# EXERCISE AIM
Which lines run from the first one up to and including the one with "# --- studio"? Print exactly those.

# STORED DATA
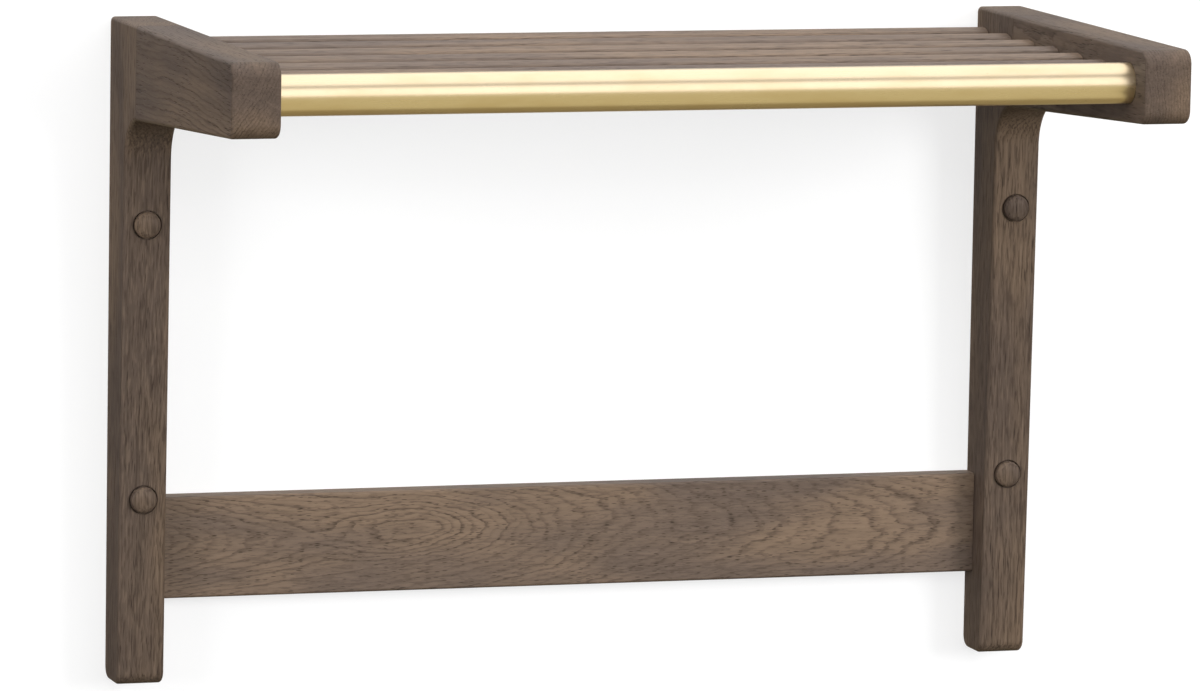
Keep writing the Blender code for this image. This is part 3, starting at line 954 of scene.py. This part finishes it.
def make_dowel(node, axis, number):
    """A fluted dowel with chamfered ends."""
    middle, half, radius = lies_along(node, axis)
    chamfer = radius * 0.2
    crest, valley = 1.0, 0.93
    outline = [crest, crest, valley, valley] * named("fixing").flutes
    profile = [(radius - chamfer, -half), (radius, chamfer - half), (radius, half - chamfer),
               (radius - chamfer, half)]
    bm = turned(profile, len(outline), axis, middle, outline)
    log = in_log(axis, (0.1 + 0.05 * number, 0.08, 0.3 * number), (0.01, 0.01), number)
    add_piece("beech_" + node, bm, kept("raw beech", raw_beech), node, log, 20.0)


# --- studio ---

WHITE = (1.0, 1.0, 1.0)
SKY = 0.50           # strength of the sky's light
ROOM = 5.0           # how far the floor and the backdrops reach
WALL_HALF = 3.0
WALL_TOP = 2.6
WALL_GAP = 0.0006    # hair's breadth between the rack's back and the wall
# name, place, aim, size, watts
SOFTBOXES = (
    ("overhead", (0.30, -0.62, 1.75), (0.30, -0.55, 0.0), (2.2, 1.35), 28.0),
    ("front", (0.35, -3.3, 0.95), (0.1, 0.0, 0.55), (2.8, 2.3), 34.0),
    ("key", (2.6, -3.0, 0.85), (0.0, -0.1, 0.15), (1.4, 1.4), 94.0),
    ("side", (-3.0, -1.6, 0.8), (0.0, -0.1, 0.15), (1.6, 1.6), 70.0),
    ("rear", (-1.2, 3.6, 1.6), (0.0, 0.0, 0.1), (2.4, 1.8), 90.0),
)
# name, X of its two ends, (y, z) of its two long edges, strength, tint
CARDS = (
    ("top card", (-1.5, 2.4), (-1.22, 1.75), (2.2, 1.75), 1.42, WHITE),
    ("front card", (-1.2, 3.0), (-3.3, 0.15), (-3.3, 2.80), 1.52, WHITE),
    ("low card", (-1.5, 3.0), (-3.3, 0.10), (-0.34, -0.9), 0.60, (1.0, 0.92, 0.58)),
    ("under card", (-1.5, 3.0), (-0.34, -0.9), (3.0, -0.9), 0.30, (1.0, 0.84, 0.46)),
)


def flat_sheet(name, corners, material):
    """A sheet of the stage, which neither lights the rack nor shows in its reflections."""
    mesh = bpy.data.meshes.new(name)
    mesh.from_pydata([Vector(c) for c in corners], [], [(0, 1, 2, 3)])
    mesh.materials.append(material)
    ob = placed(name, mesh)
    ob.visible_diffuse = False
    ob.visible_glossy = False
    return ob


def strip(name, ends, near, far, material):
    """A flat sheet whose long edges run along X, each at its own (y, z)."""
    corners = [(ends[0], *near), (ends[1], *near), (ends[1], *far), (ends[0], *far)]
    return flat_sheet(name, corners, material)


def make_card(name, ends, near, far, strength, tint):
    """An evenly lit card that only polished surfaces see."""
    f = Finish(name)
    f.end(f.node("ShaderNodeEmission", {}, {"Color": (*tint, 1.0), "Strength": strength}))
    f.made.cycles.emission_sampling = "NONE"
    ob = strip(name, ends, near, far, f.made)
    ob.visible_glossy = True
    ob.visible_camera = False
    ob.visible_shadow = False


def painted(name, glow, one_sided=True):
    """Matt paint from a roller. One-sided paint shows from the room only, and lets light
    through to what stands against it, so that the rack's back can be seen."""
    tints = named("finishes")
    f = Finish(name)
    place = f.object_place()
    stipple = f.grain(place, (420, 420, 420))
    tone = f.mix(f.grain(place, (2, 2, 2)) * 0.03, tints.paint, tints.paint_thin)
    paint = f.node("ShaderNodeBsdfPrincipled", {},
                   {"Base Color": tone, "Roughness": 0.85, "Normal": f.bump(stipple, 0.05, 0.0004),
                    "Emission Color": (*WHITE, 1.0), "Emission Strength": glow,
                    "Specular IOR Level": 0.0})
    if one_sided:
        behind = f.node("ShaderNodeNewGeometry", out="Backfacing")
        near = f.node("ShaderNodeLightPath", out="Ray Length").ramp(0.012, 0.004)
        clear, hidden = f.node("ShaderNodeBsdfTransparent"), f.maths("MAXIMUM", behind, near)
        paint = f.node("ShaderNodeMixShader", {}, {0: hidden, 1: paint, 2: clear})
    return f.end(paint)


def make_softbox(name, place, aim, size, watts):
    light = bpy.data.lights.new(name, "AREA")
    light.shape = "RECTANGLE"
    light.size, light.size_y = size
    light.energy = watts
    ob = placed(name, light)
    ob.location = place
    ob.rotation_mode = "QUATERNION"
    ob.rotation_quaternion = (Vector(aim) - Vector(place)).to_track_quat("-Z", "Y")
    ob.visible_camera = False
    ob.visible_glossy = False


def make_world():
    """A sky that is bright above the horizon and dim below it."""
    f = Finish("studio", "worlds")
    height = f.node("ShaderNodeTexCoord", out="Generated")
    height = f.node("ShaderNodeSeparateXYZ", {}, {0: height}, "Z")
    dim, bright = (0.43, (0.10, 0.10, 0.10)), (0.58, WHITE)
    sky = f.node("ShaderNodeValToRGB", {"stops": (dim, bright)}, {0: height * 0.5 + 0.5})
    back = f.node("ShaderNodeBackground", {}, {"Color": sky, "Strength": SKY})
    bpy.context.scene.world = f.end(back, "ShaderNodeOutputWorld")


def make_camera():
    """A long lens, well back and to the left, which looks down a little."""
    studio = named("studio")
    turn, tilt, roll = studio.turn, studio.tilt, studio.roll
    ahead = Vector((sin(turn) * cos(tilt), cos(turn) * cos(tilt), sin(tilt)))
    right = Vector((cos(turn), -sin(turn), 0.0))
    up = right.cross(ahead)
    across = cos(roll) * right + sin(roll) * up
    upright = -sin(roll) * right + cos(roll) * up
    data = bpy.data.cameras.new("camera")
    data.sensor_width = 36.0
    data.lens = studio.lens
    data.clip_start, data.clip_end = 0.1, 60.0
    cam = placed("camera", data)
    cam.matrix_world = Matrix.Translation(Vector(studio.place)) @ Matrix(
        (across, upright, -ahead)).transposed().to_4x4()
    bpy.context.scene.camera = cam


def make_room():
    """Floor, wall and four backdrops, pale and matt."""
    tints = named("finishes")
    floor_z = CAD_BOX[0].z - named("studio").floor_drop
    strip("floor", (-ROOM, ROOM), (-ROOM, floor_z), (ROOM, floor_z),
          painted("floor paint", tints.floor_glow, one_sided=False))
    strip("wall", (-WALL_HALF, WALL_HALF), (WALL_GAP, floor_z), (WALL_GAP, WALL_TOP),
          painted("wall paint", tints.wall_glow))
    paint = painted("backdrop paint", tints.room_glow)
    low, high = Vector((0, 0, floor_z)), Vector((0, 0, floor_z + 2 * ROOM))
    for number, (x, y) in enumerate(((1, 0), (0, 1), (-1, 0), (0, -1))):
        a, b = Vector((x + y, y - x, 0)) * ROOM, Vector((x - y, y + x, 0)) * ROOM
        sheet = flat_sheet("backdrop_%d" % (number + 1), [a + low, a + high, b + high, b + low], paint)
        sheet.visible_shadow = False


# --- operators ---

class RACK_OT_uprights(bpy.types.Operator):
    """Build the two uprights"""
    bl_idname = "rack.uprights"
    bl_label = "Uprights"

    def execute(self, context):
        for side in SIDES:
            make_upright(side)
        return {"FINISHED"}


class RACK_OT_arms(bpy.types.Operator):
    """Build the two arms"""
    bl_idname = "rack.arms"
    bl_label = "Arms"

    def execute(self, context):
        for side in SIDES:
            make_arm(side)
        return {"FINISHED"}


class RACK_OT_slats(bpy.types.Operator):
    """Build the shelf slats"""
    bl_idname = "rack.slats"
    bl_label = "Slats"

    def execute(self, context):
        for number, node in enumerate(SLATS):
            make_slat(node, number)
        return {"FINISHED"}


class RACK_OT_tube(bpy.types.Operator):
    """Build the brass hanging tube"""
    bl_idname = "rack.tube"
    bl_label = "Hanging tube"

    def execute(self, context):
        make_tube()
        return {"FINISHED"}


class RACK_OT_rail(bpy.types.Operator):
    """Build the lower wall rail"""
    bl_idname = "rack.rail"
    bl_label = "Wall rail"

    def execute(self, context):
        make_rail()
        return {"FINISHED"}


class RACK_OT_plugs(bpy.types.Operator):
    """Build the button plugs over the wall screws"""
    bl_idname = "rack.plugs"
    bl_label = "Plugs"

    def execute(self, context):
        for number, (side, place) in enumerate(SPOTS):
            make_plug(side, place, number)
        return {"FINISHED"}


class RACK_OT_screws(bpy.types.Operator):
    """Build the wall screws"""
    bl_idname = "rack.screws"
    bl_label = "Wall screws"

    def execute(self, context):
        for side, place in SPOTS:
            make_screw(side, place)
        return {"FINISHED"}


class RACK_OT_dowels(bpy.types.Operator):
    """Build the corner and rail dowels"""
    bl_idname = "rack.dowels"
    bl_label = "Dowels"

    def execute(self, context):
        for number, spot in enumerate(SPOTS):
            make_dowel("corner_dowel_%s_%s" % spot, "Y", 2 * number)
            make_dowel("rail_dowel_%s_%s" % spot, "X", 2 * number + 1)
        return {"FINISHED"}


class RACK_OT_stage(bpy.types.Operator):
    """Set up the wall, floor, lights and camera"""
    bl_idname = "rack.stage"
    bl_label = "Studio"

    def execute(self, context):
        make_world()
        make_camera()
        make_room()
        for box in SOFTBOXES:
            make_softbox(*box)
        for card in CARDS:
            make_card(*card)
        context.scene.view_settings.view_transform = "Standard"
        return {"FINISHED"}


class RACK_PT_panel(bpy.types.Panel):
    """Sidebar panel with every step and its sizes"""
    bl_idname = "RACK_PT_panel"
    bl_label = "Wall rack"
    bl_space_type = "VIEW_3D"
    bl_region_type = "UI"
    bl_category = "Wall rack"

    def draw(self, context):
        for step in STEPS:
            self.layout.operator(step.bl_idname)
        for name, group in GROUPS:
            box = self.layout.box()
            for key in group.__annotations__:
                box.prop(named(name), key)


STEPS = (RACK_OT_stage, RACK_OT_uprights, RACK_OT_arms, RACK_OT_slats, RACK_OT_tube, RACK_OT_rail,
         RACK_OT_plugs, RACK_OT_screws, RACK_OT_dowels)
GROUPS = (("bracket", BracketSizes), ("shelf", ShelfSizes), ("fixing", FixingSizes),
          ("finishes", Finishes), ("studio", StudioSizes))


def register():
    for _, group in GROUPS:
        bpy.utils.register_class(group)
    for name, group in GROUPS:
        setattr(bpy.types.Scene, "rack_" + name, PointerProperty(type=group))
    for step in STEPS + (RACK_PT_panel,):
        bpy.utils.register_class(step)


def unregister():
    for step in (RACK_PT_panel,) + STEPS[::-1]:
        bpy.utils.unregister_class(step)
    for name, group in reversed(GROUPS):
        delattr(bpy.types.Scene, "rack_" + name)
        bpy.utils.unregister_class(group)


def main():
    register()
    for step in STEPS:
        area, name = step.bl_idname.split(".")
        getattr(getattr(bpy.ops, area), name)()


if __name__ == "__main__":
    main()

# RESULT OF THE TASK
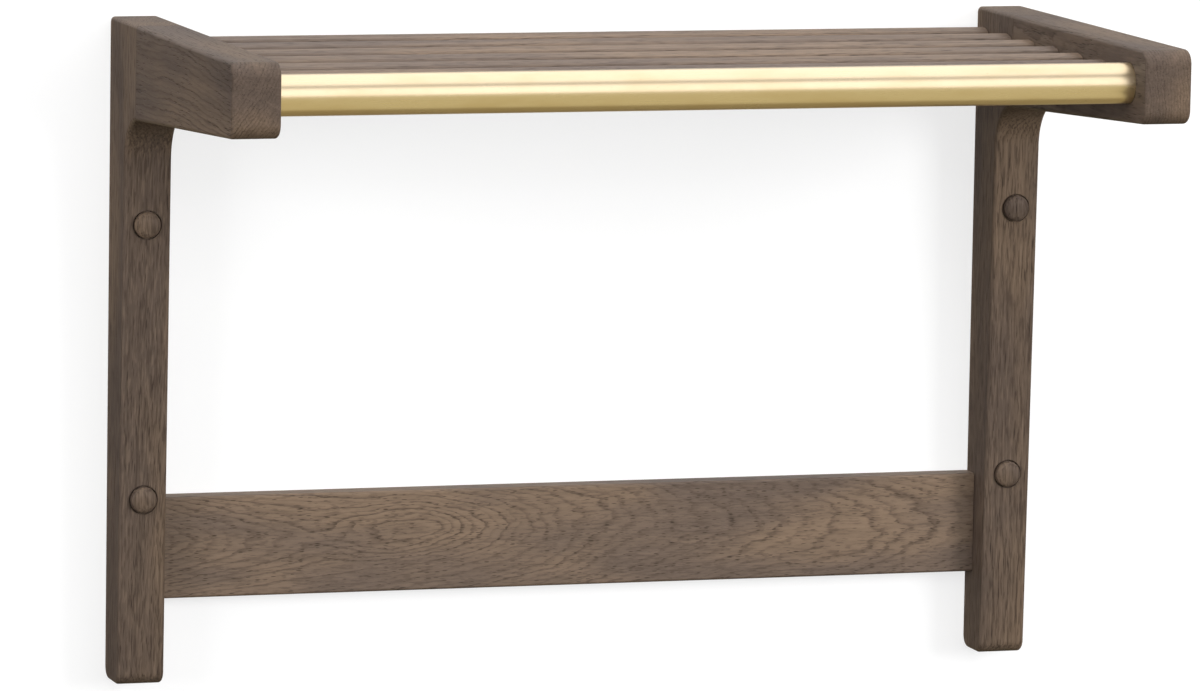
Keep writing the Blender code for this image. This is part 3, starting at line 954 of scene.py. This part finishes it.
def make_dowel(node, axis, number):
    """A fluted dowel with chamfered ends."""
    middle, half, radius = lies_along(node, axis)
    chamfer = radius * 0.2
    crest, valley = 1.0, 0.93
    outline = [crest, crest, valley, valley] * named("fixing").flutes
    profile = [(radius - chamfer, -half), (radius, chamfer - half), (radius, half - chamfer),
               (radius - chamfer, half)]
    bm = turned(profile, len(outline), axis, middle, outline)
    log = in_log(axis, (0.1 + 0.05 * number, 0.08, 0.3 * number), (0.01, 0.01), number)
    add_piece("beech_" + node, bm, kept("raw beech", raw_beech), node, log, 20.0)


# --- studio ---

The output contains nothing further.